Eğitimin özgürleştirilmesi elzemdir;

Türkiye; Ergenekon yapılanmasının tasfiye edilişi sürecinde demokrasi, insan hakları ve hukuk alanlarında çok ciddi ilerlemeler kaydetti. Ve birçok darbecinin maskesinin düştüğü gördük. Ülkemiz bu süreçte eğitim felsefesiyle de yüzleşmeli ve eğitimin özgürlükçü bir temelde işlev görmesi için elle tutulur ciddi projeler geliştirmelidir. Otoriter eğitim anlayışını karşı çıkarak bireyin özgürleşmesini, seçimlerini bastırmamalarını, resmi ideolojinin, baskıcılığın, militarizmin eğitim kurumları vasıtasıyla bireylere aşılanmaması gerektiğine dair eleştirilerimizi ortaya koyarak bu konudaki çözüm önerilerimizi de tartışabilmeliyiz.

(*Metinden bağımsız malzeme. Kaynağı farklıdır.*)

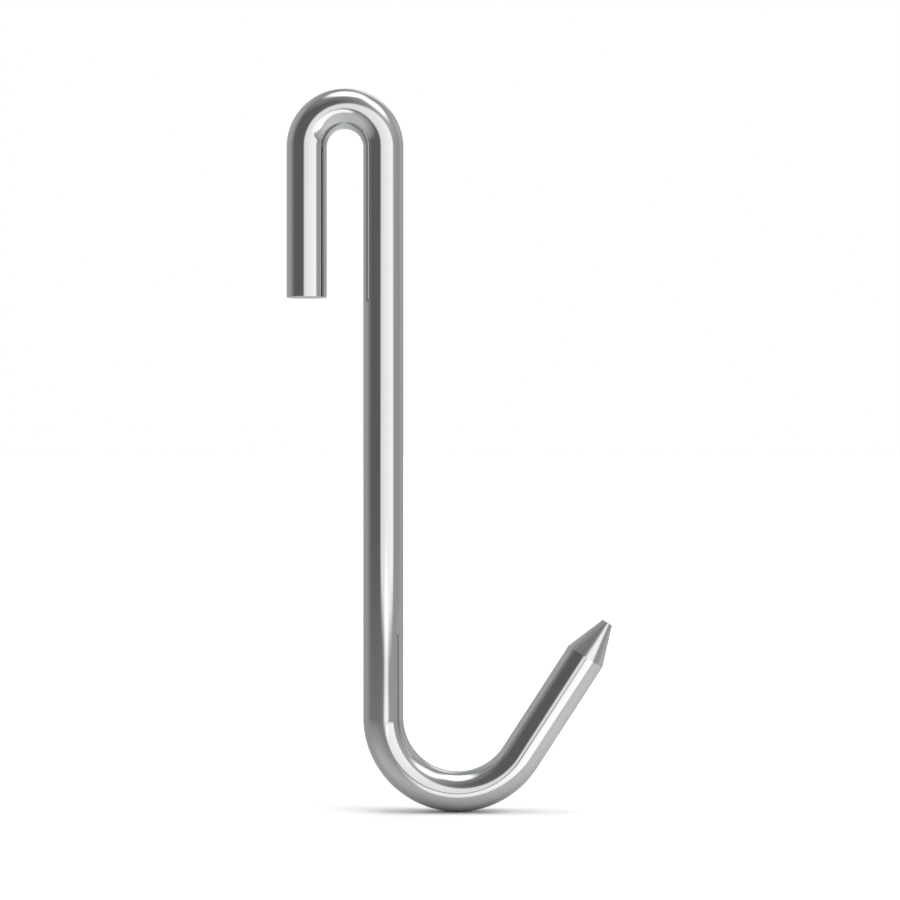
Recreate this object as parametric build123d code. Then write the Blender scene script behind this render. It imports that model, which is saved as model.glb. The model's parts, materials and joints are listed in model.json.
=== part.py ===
from build123d import *
import os

# A one-piece J-hook for hanging goods from a flat rail, bent cold from round stainless bar.
# Millimetres, +Z up. The origin is the inside crown of the saddle bend, where the hook bears
# on the rail. The bar's centre line lies in the XZ plane, with the point towards +X.

# Bar stock
bar_diameter = 10.0
edge_break = 0.1  # radius left on the rims of the two ends

# Saddle: the narrow bend and the short leg, which straddle the rail
rail_gap = 9.0  # clear width between the leg and the shank
leg_length = 37.3  # straight part of the leg, from the bend to its sawn end

# Shank
shank_length = 141.4  # straight part between the two bends

# Load bend and arm, which carry the goods
load_bend_inside_radius = 13.45
arm_angle = 57.1  # rise of the arm above the horizontal, in degrees
arm_length = 29.9  # straight part at full diameter

# Point, turned on the end of the arm
point_length = 10.0
tip_diameter = 2.7

# Worked out from the sizes above, for the bar's centre line
bar_radius = bar_diameter / 2
saddle_radius = rail_gap / 2 + bar_radius
load_bend_radius = load_bend_inside_radius + bar_radius
saddle_centre_z = -rail_gap / 2


def centre_line():
    """Leg, saddle bend, shank, load bend and arm, each tangent to the one before it."""
    leg_start = (-saddle_radius, saddle_centre_z - leg_length)
    leg_end = (-saddle_radius, saddle_centre_z)
    with BuildLine(Plane.XZ) as route:
        leg = Line(leg_start, leg_end)
        saddle = JernArc(leg @ 1, leg % 1, saddle_radius, -180)
        shank = Line(saddle @ 1, saddle @ 1 - Vector(0, 0, shank_length))
        load_bend = JernArc(shank @ 1, shank % 1, load_bend_radius, 90 + arm_angle)
        Line(load_bend @ 1, load_bend @ 1 + (load_bend % 1) * arm_length)
    return route.wire()


def bent_bar(route):
    """The round bar along its centre line, with the sawn end of the leg deburred."""
    section = Plane(route @ 0, z_dir=route % 0) * Circle(bar_radius)
    bar = sweep(section, path=route)
    sawn_face = bar.faces().sort_by_distance(route @ 0)[0]
    return fillet(sawn_face.edges(), edge_break)


def turned_point(route):
    """The cone that runs from the bar's full diameter down to a small blunt tip."""
    to_base_centre = (Align.CENTER, Align.CENTER, Align.MIN)
    cone = Cone(bar_radius, tip_diameter / 2, point_length, align=to_base_centre)
    tip_face = cone.faces().sort_by(Axis.Z)[-1]
    return Plane(route @ 1, z_dir=route % 1) * fillet(tip_face.edges(), edge_break)


def j_hook():
    """The whole hook as one solid."""
    route = centre_line()
    return bent_bar(route) + turned_point(route)


os.makedirs("parts", exist_ok=True)
export_step(j_hook(), "parts/j_hook.step")
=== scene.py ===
import json
import math
from types import SimpleNamespace

import bpy
from bpy.props import FloatProperty, FloatVectorProperty, IntProperty, PointerProperty
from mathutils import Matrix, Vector


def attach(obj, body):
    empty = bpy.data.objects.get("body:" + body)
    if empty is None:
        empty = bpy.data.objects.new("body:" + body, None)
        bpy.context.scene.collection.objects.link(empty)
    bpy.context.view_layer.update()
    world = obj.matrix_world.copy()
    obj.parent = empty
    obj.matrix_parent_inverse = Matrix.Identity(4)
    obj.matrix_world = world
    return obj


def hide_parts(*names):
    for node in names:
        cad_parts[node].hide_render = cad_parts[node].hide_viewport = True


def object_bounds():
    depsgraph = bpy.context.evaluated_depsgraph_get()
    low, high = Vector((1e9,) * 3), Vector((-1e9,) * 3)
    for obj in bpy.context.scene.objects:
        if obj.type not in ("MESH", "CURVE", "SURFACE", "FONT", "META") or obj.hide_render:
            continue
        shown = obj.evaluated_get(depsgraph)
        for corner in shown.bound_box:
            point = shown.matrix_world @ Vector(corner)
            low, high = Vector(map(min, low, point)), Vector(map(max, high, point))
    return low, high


bl_info = {
    "name": "Bent-bar J-hook",
    "version": (1, 0, 0),
    "blender": (4, 5, 0),
    "location": "3D View > Sidebar > J-hook",
    "description": "Models a polished J-hook bent from round bar and sets it in a white studio",
    "category": "Object",
}

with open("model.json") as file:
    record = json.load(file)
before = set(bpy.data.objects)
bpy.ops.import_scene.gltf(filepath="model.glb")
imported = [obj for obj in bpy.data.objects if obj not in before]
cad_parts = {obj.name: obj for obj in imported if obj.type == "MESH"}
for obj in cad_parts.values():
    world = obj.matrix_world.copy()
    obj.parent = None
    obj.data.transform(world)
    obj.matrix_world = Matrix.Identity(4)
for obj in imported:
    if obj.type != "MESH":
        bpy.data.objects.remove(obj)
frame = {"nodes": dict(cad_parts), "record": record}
CAD_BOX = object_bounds()

# ---------------------------------------------------------------- what the frame says of the hook
MOUNTS = {mount["name"]: mount for mount in frame["record"]["mounts"]}
ARM = MOUNTS["point_arm"]
BIGHT = Vector(MOUNTS["load_bight"]["pos_m"])
CAD_POINTS = [vertex.co for vertex in frame["nodes"]["j_hook"].data.vertices]

BAR_RADIUS = ARM["dims"]["r_mm"] / 1000
ARM_LENGTH = ARM["dims"]["length_mm"] / 1000
ARM_AXIS = Vector(ARM["axis"])
ARM_END = Vector(ARM["pos_m"]) + ARM_AXIS * ARM_LENGTH / 2
SADDLE_RADIUS = -CAD_BOX[0][0] - BAR_RADIUS
LEG_END = min(point.z for point in CAD_POINTS if point.x < 0)
LOAD_BEND_RADIUS = BIGHT.x - SADDLE_RADIUS
POINT_LENGTH = max((point - ARM_END).dot(ARM_AXIS) for point in CAD_POINTS if point.x > ARM_END.x)

SADDLE_CENTRE = Vector((0, 0, BAR_RADIUS - SADDLE_RADIUS))
LOAD_BEND_CENTRE = Vector((BIGHT.x, 0, BIGHT.z - BAR_RADIUS + LOAD_BEND_RADIUS))

# ---------------------------------------------------------------- how finely the bar is modelled
SADDLE_STEPS = 96  # rings round the narrow bend
LOAD_BEND_STEPS = 120  # rings round the wide bend
GUARDS_PER_RADIUS = 8  # the ring close to each end of a straight stretch is this near to it
RIM_STEPS = 8  # faces across a rounded rim
WELD = 1e-7  # metres: points closer than this become one
CREASE = math.radians(15)  # corners sharper than this stay sharp in the shading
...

28 Şubat ve önceki müdahalelerde eğitimle ne denli oynandığı ortadadır. Bu zarar-ziyanın telafisi gerekmektedir. Bunun için demokrat eğitimcilere büyük sorumluluklar düşer. Ders kitapları dâhil eğitimin her alanında ciddi çalışmalar yapılmalı ve MEB demokrat eğitimcilerden oluşan uzman bir komisyonun kurulmasına önayak olmalıdır. Bu ülkede barışın, huzurun, birlik-beraberliğin artması, bilimde, sanatta, teknolojide ilerlemenin yolu özgür eğitim kurumlarından yetişen kaliteli insanlarla gerçekleşeceği unutulmamalıdır.